DATA IN THIS EXERCISE:
===============

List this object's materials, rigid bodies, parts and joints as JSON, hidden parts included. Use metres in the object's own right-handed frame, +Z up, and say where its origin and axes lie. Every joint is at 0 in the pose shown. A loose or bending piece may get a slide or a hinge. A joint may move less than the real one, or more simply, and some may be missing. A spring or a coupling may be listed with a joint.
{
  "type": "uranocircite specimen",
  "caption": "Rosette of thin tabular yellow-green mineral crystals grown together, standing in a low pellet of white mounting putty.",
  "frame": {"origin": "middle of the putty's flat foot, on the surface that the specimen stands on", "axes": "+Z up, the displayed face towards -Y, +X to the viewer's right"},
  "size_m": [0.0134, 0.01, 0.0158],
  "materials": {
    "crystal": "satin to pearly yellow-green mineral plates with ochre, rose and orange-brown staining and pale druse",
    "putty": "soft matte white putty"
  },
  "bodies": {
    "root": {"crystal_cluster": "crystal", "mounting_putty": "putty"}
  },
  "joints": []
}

===============

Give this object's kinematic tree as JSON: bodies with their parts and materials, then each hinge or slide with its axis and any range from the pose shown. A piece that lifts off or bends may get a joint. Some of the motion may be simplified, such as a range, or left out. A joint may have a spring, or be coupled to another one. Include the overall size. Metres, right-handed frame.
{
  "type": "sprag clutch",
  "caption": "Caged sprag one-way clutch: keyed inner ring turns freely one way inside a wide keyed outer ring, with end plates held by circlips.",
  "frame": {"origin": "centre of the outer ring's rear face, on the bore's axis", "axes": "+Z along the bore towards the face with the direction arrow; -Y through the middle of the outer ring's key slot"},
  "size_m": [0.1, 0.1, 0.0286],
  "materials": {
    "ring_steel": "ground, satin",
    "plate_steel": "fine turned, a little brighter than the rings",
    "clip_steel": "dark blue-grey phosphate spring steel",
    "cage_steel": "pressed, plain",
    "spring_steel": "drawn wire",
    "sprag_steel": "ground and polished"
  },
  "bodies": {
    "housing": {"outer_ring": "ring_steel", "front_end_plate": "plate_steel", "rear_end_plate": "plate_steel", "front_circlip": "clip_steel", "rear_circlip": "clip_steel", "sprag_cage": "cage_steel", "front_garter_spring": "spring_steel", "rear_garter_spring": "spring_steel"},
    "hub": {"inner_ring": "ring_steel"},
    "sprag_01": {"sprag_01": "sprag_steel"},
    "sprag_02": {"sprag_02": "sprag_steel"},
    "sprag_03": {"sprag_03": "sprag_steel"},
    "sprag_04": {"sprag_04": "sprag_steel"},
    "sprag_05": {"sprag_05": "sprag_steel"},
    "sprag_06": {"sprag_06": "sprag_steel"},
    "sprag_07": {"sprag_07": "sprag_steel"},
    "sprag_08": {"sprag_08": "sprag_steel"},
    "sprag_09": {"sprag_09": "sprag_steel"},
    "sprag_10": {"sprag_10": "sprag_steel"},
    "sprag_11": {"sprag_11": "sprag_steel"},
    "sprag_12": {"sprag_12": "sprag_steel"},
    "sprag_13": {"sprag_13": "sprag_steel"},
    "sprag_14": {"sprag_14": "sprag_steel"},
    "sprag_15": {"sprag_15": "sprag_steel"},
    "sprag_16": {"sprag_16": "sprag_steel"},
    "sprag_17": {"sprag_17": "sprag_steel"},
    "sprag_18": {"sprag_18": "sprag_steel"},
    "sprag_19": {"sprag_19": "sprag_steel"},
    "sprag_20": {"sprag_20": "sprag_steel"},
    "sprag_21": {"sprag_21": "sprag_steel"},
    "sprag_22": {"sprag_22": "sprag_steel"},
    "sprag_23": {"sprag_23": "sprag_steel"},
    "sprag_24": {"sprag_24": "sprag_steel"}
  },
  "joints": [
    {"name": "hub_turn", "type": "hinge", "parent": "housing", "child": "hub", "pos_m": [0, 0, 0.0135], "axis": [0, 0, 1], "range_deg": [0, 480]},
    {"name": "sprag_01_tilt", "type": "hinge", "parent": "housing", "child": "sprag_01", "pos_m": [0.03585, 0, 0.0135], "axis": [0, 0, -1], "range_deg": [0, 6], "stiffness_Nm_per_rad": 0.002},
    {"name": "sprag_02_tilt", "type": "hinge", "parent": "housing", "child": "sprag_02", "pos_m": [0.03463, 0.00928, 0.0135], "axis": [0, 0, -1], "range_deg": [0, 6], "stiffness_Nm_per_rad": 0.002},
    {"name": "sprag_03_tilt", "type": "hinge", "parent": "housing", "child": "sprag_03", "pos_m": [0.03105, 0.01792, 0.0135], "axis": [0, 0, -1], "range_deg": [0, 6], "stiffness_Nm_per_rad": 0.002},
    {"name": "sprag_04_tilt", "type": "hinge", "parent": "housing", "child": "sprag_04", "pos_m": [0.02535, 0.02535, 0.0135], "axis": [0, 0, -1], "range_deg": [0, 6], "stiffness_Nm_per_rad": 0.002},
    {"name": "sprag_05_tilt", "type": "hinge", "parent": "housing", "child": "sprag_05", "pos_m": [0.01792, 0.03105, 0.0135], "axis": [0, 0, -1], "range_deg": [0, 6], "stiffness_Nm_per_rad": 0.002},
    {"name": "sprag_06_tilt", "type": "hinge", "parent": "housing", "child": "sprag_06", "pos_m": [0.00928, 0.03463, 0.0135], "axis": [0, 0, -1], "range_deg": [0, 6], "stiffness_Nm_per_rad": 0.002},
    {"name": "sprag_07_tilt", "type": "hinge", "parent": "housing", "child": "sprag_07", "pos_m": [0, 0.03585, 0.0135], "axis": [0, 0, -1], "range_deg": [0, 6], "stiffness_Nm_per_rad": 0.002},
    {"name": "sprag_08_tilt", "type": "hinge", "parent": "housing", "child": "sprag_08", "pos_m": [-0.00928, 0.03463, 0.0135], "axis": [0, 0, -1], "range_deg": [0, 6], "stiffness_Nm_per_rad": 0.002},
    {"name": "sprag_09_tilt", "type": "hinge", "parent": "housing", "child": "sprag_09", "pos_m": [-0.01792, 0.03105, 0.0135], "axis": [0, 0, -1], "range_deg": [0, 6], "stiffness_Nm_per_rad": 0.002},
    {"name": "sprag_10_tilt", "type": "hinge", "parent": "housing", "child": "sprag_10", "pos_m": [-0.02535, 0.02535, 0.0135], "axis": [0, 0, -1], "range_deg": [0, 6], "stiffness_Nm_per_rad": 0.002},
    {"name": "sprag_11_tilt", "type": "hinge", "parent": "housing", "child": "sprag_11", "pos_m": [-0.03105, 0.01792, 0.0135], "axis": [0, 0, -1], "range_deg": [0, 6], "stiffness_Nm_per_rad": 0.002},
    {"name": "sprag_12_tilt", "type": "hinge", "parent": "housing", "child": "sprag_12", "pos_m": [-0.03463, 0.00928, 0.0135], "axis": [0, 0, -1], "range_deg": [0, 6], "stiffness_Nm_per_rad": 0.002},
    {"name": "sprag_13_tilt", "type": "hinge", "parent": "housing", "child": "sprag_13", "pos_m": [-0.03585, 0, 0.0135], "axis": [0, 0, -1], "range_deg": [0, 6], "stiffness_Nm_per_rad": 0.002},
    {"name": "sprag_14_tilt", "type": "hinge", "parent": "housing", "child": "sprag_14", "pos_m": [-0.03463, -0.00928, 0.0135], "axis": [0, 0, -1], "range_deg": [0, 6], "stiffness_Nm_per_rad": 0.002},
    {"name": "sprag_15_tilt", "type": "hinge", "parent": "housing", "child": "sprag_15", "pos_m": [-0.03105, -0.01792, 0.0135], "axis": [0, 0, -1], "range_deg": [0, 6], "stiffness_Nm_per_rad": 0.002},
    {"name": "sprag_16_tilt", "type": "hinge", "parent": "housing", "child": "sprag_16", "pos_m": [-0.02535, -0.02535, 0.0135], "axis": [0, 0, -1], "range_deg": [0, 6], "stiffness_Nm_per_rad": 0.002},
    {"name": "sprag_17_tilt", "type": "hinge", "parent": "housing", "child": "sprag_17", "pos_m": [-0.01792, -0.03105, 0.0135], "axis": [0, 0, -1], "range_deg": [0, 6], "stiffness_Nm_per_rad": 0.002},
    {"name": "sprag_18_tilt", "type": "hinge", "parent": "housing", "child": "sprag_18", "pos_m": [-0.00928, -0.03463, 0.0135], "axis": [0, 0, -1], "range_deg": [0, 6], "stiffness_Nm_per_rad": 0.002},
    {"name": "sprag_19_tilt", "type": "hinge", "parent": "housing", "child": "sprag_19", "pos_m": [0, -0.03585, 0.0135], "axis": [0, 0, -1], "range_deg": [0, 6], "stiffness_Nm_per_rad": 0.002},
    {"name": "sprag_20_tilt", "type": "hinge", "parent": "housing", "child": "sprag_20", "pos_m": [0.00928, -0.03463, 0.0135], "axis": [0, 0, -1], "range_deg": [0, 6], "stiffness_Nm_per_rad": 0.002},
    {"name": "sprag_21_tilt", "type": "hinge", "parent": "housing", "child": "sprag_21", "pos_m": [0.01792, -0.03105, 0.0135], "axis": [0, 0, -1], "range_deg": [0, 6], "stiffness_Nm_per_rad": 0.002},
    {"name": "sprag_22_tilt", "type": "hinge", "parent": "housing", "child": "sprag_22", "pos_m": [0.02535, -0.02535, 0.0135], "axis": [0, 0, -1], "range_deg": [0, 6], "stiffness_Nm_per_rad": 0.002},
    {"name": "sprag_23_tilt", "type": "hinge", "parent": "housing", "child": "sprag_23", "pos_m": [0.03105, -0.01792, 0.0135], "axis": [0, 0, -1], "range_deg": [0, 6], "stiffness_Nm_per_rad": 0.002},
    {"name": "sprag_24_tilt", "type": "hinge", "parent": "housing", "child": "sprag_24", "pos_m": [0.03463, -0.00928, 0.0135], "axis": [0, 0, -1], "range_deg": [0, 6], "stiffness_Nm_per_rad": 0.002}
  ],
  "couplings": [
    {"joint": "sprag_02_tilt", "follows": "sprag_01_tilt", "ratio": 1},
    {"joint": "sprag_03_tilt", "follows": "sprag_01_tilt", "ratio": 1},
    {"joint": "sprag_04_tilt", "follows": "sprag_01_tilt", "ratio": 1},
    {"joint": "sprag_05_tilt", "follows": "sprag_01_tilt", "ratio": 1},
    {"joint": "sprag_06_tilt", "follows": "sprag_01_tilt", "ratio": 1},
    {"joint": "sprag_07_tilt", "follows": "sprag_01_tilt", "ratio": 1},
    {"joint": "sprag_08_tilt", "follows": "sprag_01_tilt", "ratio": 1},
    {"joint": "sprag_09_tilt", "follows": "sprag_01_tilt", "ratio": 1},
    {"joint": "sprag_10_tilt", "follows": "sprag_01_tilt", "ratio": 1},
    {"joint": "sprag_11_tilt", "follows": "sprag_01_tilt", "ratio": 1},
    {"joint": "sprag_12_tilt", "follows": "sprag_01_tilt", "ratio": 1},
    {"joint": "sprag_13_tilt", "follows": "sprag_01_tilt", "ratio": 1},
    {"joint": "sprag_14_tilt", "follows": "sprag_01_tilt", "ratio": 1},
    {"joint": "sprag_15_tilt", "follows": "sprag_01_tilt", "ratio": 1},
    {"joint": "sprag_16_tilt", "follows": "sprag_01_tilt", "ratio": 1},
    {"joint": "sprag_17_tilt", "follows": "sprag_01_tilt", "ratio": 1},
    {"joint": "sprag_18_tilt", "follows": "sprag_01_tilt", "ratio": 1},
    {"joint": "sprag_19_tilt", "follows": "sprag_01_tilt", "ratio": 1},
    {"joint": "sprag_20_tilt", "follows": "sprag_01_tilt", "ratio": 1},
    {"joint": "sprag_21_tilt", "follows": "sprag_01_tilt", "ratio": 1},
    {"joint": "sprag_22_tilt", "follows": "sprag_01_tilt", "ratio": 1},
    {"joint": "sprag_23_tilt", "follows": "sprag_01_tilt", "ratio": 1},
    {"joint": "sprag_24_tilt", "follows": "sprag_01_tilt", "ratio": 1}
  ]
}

===============

REQUIREMENT: Look through the records and gather every line containing "that".

FULL RESPONSE:
  "frame": {"origin": "middle of the putty's flat foot, on the surface that the specimen stands on", "axes": "+Z up, the displayed face towards -Y, +X to the viewer's right"},
Give this object's kinematic tree as JSON: bodies with their parts and materials, then each hinge or slide with its axis and any range from the pose shown. A piece that lifts off or bends may get a joint. Some of the motion may be simplified, such as a range, or left out. A joint may have a spring, or be coupled to another one. Include the overall size. Metres, right-handed frame.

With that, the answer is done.